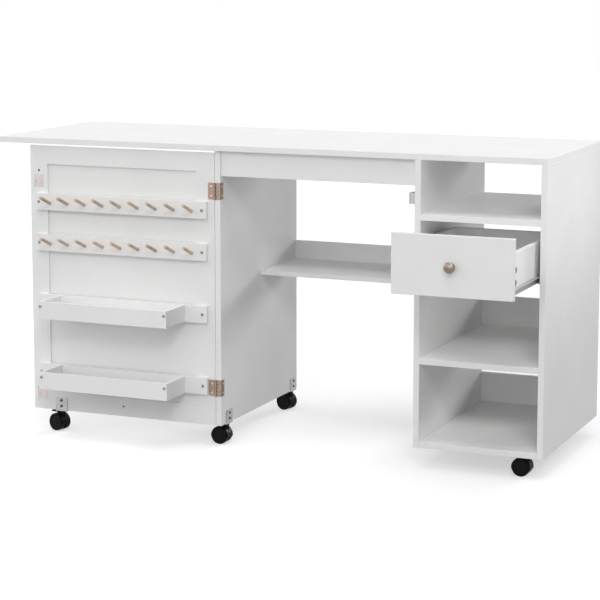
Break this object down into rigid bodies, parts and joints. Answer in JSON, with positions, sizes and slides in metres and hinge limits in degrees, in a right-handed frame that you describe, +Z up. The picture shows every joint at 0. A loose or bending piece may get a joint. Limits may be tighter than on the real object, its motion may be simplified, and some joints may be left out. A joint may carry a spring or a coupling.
{
  "type": "folding sewing table",
  "caption": "White folding sewing table on casters with a drop leaf, knee space, open shelf cabinet with a drawer, and a fold-out door with thread pegs and trays",
  "frame": {"origin": "middle of the whole table on the floor, with the leaf up, the door open and the drawer drawn out", "axes": "+X along the table from the leaf to the cabinet, +Y from the front to the back, +Z up"},
  "size_m": [1.475, 0.729, 0.77],
  "materials": {
    "white_laminate": "satin white laminate on engineered board",
    "antique_hinge_metal": "antique rose-brown plating, lightly brushed",
    "knob_metal": "satin rose nickel",
    "strike_metal": "pale plated steel",
    "zinc_steel": "bright zinc plate",
    "slide_enamel": "light grey epoxy coat",
    "roller_nylon": "moulded white nylon",
    "beech": "plain sanded beech",
    "black_nylon": "moulded black nylon, soft gloss",
    "black_steel": "black coated steel",
    "dark_zinc": "dark die-cast zinc"
  },
  "bodies": {
    "frame": {"tabletop": "white_laminate", "leg_panel": "white_laminate", "apron": "white_laminate", "knee_shelf": "white_laminate", "knee_back_rail": "white_laminate", "cabinet_left_panel": "white_laminate", "cabinet_right_panel": "white_laminate", "upper_shelf": "white_laminate", "lower_shelf": "white_laminate", "bottom_board": "white_laminate", "middle_back_rail": "white_laminate", "lower_back_rail": "white_laminate", "cam_locks": "zinc_steel", "leaf_hinge_plates": "zinc_steel", "door_hinge_wraps": "antique_hinge_metal", "door_hinge_pins": "antique_hinge_metal", "magnetic_catch": "zinc_steel", "cabinet_slide_rails": "slide_enamel", "leg_caster_brackets": "zinc_steel", "cabinet_caster_plates": "black_steel"},
    "cabinet_rollers": {"cabinet_slide_rollers": "roller_nylon"},
    "leaf": {"drop_leaf": "white_laminate", "leaf_hinge_flaps": "zinc_steel"},
    "door": {"door_stiles": "white_laminate", "door_rails": "white_laminate", "door_panel": "white_laminate", "upper_peg_rail": "white_laminate", "lower_peg_rail": "white_laminate", "upper_pegs": "beech", "lower_pegs": "beech", "tray_rails": "white_laminate", "tray_fronts": "white_laminate", "tray_ends": "white_laminate", "tray_bottoms": "white_laminate", "door_hinge_leaves": "antique_hinge_metal", "strike_plates": "strike_metal", "door_screws": "zinc_steel", "door_caster_bracket": "zinc_steel"},
    "drawer": {"drawer_front": "white_laminate", "drawer_left_side": "white_laminate", "drawer_right_side": "white_laminate", "drawer_back": "white_laminate", "drawer_bottom": "white_laminate", "drawer_knob": "knob_metal", "drawer_runners": "slide_enamel", "drawer_cam_locks": "dark_zinc"},
    "runner_rollers": {"drawer_runner_rollers": "roller_nylon"},
    "door_caster": {"door_caster_housing": "black_nylon"},
    "door_caster_wheels": {"door_caster_wheels": "black_nylon"},
    "door_caster_brake": {"door_caster_brake": "black_nylon"},
    "leg_front_caster": {"leg_front_caster_housing": "black_nylon"},
    "leg_front_caster_wheels": {"leg_front_caster_wheels": "black_nylon"},
    "leg_front_caster_brake": {"leg_front_caster_brake": "black_nylon"},
    "leg_rear_caster": {"leg_rear_caster_housing": "black_nylon"},
    "leg_rear_caster_wheels": {"leg_rear_caster_wheels": "black_nylon"},
    "cabinet_front_caster": {"cabinet_front_caster_housing": "black_nylon"},
    "cabinet_front_caster_wheels": {"cabinet_front_caster_wheels": "black_nylon"},
    "cabinet_front_caster_brake": {"cabinet_front_caster_brake": "black_nylon"},
    "cabinet_rear_caster": {"cabinet_rear_caster_housing": "black_nylon"},
    "cabinet_rear_caster_wheels": {"cabinet_rear_caster_wheels": "black_nylon"}
  },
  "joints": [
    {"name": "door_swing", "type": "hinge", "parent": "frame", "child": "door", "pos_m": [-0.121, -0.1308, 0.385], "axis": [0, 0, 1], "range_deg": [0, 180]},
    {"name": "leaf_drop", "type": "hinge", "parent": "frame", "child": "leaf", "pos_m": [-0.1253, 0.1145, 0.7507], "axis": [0, -1, 0], "range_deg": [0, 90]},
    {"name": "drawer_slide", "type": "slide", "parent": "frame", "child": "drawer", "axis": [0, -1, 0], "range_m": [-0.205, 0.15]},
    {"name": "cabinet_roller_spin", "type": "hinge", "parent": "frame", "child": "cabinet_rollers", "pos_m": [0, -0.1065, 0.482], "axis": [1, 0, 0], "continuous": true},
    {"name": "runner_roller_spin", "type": "hinge", "parent": "drawer", "child": "runner_rollers", "pos_m": [0, 0.0625, 0.4799], "axis": [1, 0, 0], "continuous": true},
    {"name": "door_caster_swivel", "type": "hinge", "parent": "door", "child": "door_caster", "pos_m": [-0.568, -0.12, 0.053], "axis": [0, 0, 1], "continuous": true},
    {"name": "door_caster_spin", "type": "hinge", "parent": "door_caster", "child": "door_caster_wheels", "pos_m": [-0.58061, -0.11686, 0.022], "axis": [0.2419, 0.9703, 0], "continuous": true},
    {"name": "door_caster_brake_press", "type": "hinge", "parent": "door_caster", "child": "door_caster_brake", "pos_m": [-0.5777, -0.11758, 0.0487], "axis": [-0.2419, -0.9703, 0], "range_deg": [0, 12]},
    {"name": "leg_front_caster_swivel", "type": "hinge", "parent": "frame", "child": "leg_front_caster", "pos_m": [-0.1135, -0.0815, 0.053], "axis": [0, 0, 1], "continuous": true},
    {"name": "leg_front_caster_spin", "type": "hinge", "parent": "leg_front_caster", "child": "leg_front_caster_wheels", "pos_m": [-0.1265, -0.0815, 0.022], "axis": [0, 1, 0], "continuous": true},
    {"name": "leg_front_caster_brake_press", "type": "hinge", "parent": "leg_front_caster", "child": "leg_front_caster_brake", "pos_m": [-0.1235, -0.0815, 0.0487], "axis": [0, -1, 0], "range_deg": [0, 12]},
    {"name": "leg_rear_caster_swivel", "type": "hinge", "parent": "frame", "child": "leg_rear_caster", "pos_m": [-0.1135, 0.3325, 0.053], "axis": [0, 0, 1], "continuous": true},
    {"name": "leg_rear_caster_spin", "type": "hinge", "parent": "leg_rear_caster", "child": "leg_rear_caster_wheels", "pos_m": [-0.12611, 0.33565, 0.022], "axis": [0.2419, 0.9703, 0], "continuous": true},
    {"name": "cabinet_front_caster_swivel", "type": "hinge", "parent": "frame", "child": "cabinet_front_caster", "pos_m": [0.6875, -0.0905, 0.053], "axis": [0, 0, 1], "continuous": true},
    {"name": "cabinet_front_caster_spin", "type": "hinge", "parent": "cabinet_front_caster", "child": "cabinet_front_caster_wheels", "pos_m": [0.6745, -0.0905, 0.022], "axis": [0, 1, 0], "continuous": true},
    {"name": "cabinet_front_caster_brake_press", "type": "hinge", "parent": "cabinet_front_caster", "child": "cabinet_front_caster_brake", "pos_m": [0.6775, -0.0905, 0.0487], "axis": [0, -1, 0], "range_deg": [0, 12]},
    {"name": "cabinet_rear_caster_swivel", "type": "hinge", "parent": "frame", "child": "cabinet_rear_caster", "pos_m": [0.5775, 0.3045, 0.053], "axis": [0, 0, 1], "continuous": true},
    {"name": "cabinet_rear_caster_spin", "type": "hinge", "parent": "cabinet_rear_caster", "child": "cabinet_rear_caster_wheels", "pos_m": [0.5645, 0.3045, 0.022], "axis": [0, 1, 0], "continuous": true}
  ],
  "couplings": [
    {"joint": "leaf_drop", "follows": "door_swing", "ratio": 0.5},
    {"joint": "cabinet_roller_spin", "follows": "drawer_slide", "rad_per_m": 142.86},
    {"joint": "runner_roller_spin", "follows": "drawer_slide", "rad_per_m": 142.86}
  ]
}
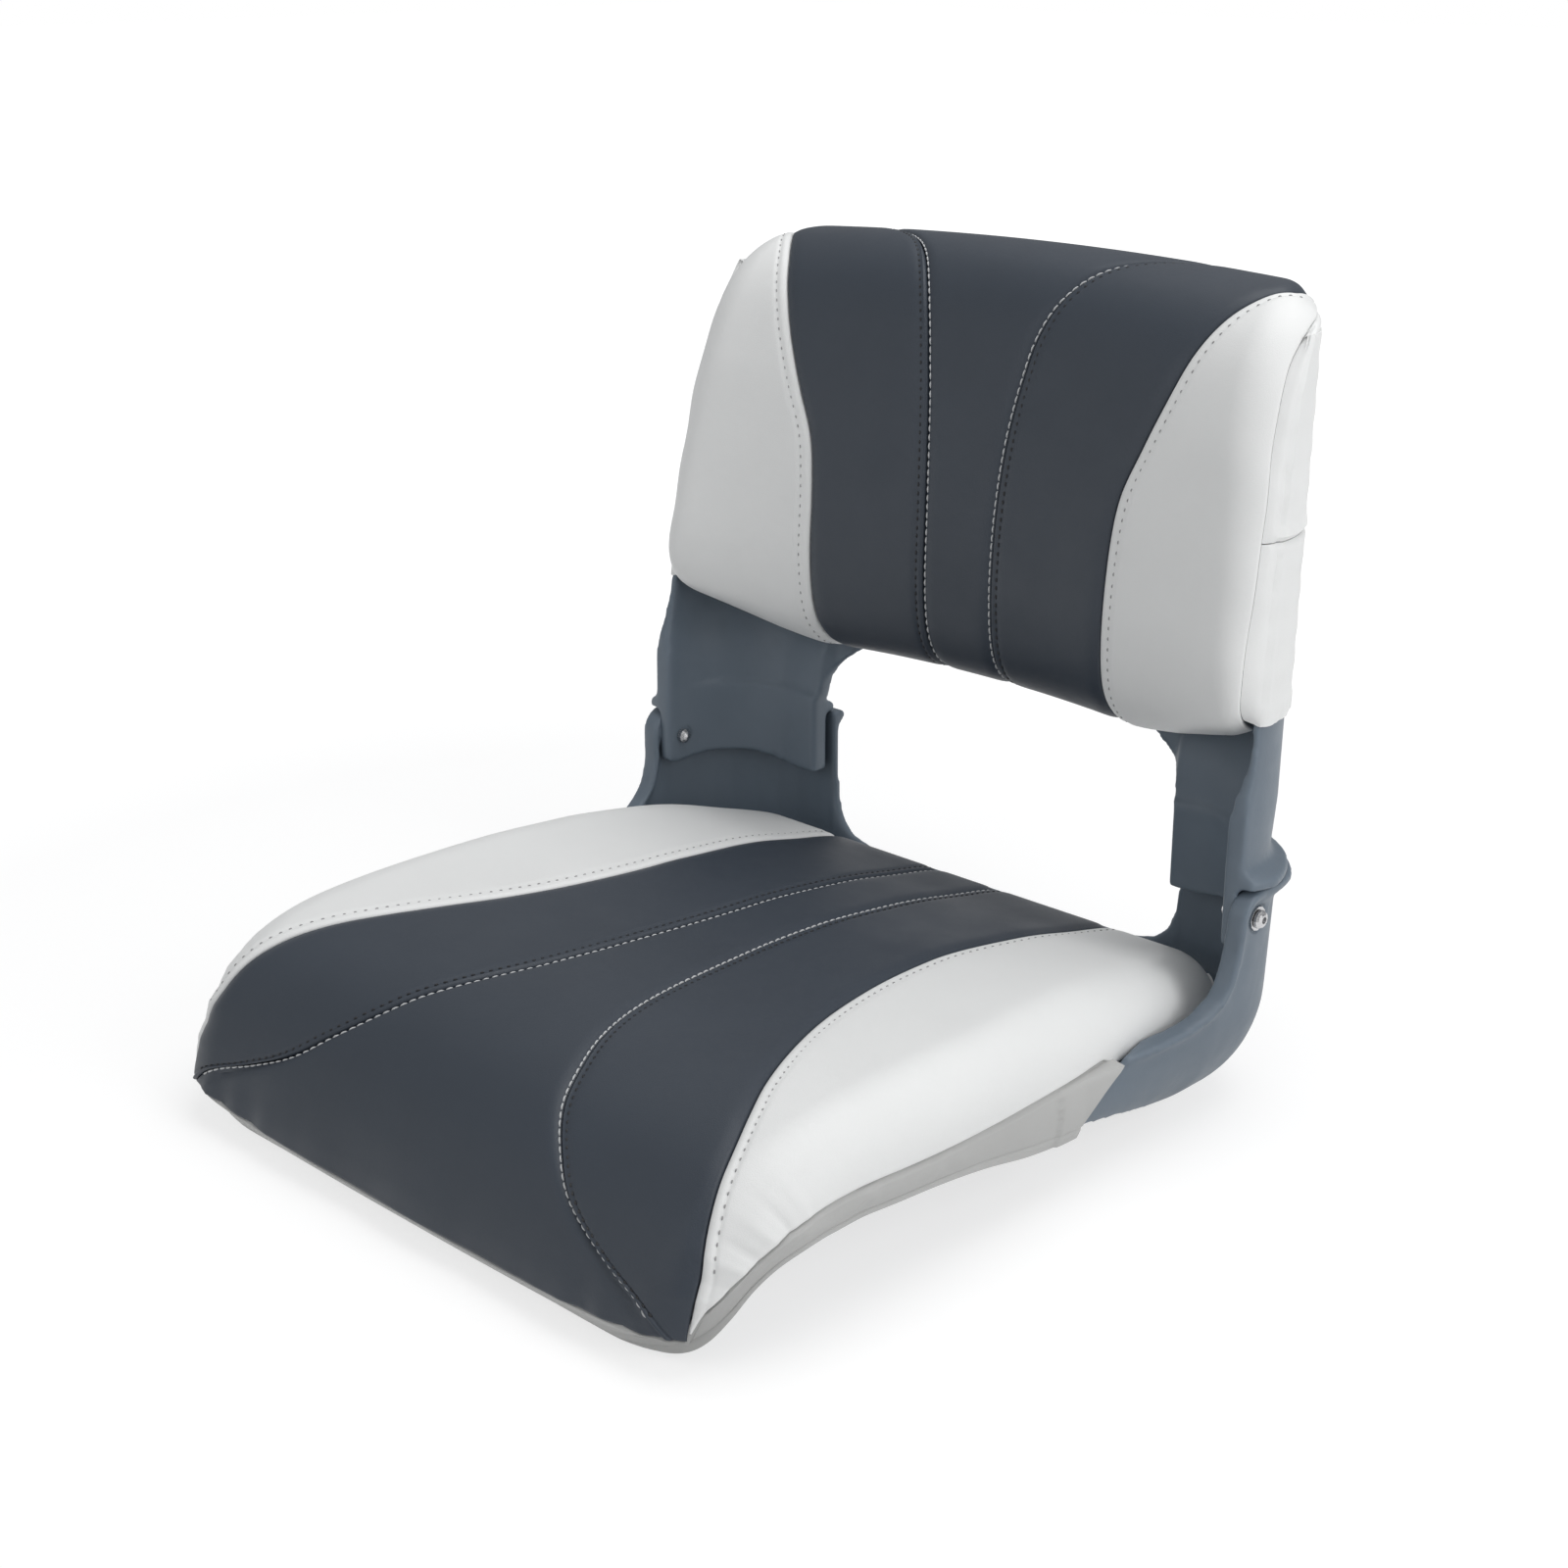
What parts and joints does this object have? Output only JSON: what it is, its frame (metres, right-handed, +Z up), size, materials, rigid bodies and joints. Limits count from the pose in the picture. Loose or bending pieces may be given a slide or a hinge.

» Directions:
Only the number is wanted: how many lines contain the string "from"?

» Task solution:
2